A eliminação do subsídio à gasolina, pelo qual o Estado tem cada vez menos recursos para pagar, triplicaria o preço interno da gasolina e faria a inflação disparar. Até agora, o governo de Arce não conseguiu fazer isso e está tentando chegar às eleições sem fazê-lo, porque isso causaria uma explosão popular.
É por isso que são necessárias soluções de fundo em favor do povo trabalhador, que nenhuma das facções do MAS (de Arce ou Evo Morales), nem muito menos a ala direita da oposição, jamais realizará, nem, obviamente, nenhum golpista militar. Todos eles estão a serviço das multinacionais e dos oligarcas.
É por isso que o Partido dos Trabalhadores foi fundado em 2013, impulsionado por setores de base dos mineiros e de outros sindicatos, para romper com a traição do MAS e cumprir a Agenda de Outubro, expropriando as multinacionais e os oligarcas. Mas a liderança da COB a traiu e fez um pacto burocrático com o MAS. É por isso que o PT não pôde ser legalizado.
Hoje a Central Obrera Boliviana é totalmente burocratizada e controlada pelo governo, e seus líderes se recusam há muitos anos a realizar qualquer congresso. E é por isso que, apesar do descontentamento de suas bases, nenhuma medida de luta é tomada.
Mas a partir da Alternativa Revolucionária do Povo Trabalhador (ARPT), da ITU-CI, fomos parte fundadora do PT, junto com outros grupos.

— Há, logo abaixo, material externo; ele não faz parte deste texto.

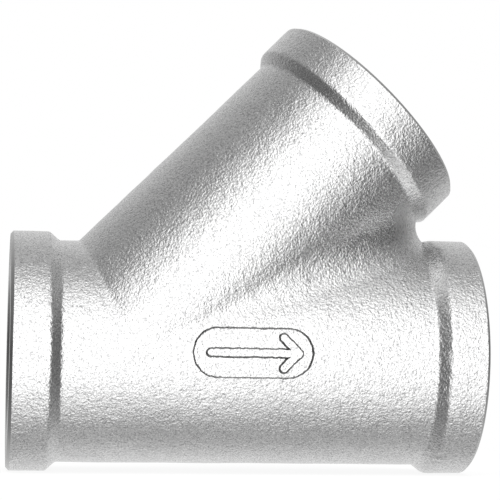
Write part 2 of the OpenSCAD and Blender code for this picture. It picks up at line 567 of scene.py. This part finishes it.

E hoje, com companheiros e companheiras dirigentes regionais, entre eles Gualberto Arenas, eleito no Segundo Congresso de Fundação de 2013 como representante nacional camponês, e Humberto Balderrama, também eleito representante nacional estudantil, mantivemos o PT e hoje propomos sua reconstrução, como uma grande necessidade popular, sendo parte da unidade com grupos de trabalhadores urbanos e camponeses, e estudantes, que buscam uma alternativa política independente das facções do MAS e dos grupos de direita.
Essa alternativa também deve lutar para recuperar a COB e os sindicatos das mãos dos burocratas corruptos, para uma luta por uma mudança fundamental no país, pelo verdadeiro socialismo, que significa, em primeiro lugar, cumprir a Agenda Otubre e por um governo do povo trabalhador da cidade e do campo.